Do this
Return only the number of lines in the entries below that hold the word "finishes".

Material
******************************

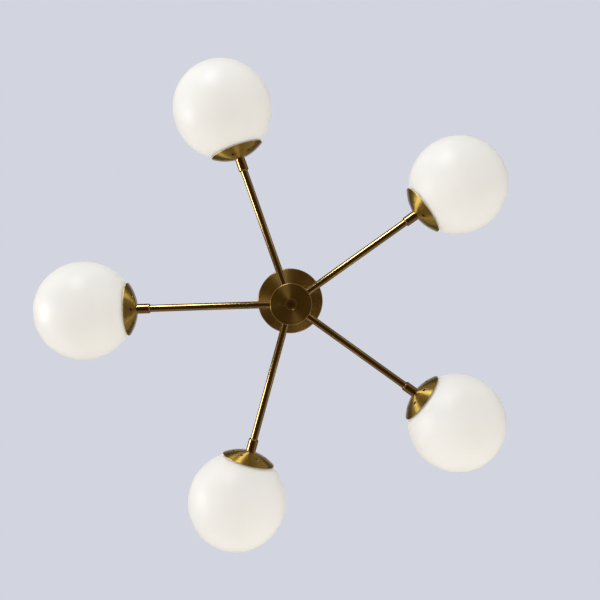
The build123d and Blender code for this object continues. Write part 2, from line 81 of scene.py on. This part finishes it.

******************************

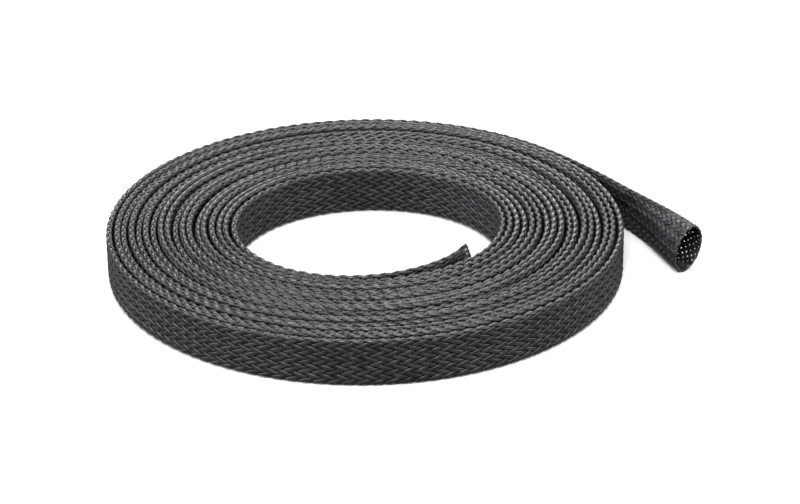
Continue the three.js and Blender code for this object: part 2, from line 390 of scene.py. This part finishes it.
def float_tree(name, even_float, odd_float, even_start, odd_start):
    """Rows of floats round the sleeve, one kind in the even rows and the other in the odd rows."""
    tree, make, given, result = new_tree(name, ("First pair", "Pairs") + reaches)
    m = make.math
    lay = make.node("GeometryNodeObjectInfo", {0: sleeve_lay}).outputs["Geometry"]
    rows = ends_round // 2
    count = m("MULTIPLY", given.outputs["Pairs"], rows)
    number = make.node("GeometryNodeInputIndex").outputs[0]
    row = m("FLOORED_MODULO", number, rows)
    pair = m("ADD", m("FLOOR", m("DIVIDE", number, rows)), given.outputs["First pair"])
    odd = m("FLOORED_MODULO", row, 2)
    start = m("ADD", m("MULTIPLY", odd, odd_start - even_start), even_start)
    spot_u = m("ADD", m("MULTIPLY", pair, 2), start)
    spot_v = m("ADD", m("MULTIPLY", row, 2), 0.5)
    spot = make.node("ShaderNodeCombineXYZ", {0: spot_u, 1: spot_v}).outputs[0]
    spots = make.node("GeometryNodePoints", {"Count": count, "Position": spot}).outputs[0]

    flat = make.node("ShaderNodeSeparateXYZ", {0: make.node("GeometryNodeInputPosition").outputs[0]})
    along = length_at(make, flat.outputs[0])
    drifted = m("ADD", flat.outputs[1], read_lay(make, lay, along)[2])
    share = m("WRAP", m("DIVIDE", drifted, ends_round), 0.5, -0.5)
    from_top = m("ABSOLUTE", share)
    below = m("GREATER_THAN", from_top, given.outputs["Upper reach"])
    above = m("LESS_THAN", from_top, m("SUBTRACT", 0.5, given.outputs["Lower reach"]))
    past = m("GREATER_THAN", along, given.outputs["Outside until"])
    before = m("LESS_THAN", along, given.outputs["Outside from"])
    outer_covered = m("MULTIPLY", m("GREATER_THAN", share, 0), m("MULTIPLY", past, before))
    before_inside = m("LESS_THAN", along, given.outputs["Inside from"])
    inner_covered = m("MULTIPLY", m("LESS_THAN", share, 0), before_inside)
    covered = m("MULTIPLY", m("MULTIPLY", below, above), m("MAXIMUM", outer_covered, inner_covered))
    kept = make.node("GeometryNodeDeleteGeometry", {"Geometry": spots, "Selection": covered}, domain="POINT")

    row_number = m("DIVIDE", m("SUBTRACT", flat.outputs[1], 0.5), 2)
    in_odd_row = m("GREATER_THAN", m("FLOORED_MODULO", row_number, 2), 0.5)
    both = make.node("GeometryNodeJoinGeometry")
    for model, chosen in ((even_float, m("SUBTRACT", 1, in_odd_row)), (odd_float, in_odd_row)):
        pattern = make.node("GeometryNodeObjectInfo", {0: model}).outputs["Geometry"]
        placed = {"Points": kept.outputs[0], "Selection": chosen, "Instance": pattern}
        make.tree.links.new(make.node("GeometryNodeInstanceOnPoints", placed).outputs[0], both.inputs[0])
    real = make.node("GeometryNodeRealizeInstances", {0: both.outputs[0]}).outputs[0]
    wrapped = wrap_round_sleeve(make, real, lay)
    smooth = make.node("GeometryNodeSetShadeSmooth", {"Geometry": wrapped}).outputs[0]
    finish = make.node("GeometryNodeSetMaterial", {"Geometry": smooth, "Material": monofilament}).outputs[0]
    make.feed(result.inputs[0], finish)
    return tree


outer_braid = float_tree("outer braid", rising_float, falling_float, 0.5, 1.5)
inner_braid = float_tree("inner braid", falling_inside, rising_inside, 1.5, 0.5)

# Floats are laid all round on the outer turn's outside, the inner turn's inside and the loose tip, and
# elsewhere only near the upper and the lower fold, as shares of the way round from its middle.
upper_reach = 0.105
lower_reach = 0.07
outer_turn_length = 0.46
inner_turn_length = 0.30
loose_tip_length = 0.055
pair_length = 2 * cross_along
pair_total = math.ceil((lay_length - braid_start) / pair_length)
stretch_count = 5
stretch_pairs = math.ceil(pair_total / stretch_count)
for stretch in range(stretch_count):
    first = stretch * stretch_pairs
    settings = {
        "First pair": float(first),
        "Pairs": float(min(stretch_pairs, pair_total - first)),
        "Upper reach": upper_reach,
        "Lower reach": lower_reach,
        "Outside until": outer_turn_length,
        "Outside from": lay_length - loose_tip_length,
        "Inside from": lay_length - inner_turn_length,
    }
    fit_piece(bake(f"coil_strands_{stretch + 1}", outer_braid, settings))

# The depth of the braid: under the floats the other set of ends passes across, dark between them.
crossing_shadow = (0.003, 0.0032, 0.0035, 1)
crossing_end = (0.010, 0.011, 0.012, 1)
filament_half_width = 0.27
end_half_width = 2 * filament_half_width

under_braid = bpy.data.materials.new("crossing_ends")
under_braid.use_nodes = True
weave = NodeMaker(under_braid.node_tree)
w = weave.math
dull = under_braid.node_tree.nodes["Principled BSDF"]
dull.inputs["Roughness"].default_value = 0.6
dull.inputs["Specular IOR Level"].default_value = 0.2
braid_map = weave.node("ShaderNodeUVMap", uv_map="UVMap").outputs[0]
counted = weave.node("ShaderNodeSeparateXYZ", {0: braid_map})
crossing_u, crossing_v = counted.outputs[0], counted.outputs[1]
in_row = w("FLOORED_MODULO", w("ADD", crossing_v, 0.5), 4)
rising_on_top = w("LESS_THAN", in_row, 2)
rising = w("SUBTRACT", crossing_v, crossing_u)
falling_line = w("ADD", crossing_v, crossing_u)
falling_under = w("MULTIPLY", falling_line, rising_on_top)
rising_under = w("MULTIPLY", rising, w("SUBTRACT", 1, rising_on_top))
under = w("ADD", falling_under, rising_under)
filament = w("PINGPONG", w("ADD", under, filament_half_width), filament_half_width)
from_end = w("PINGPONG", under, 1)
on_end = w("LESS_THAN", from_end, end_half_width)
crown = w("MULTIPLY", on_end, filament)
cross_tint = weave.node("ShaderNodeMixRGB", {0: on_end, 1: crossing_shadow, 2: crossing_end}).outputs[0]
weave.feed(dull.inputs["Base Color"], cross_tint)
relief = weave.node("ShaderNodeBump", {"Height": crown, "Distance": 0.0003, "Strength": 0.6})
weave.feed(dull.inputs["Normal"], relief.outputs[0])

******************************

Final result
2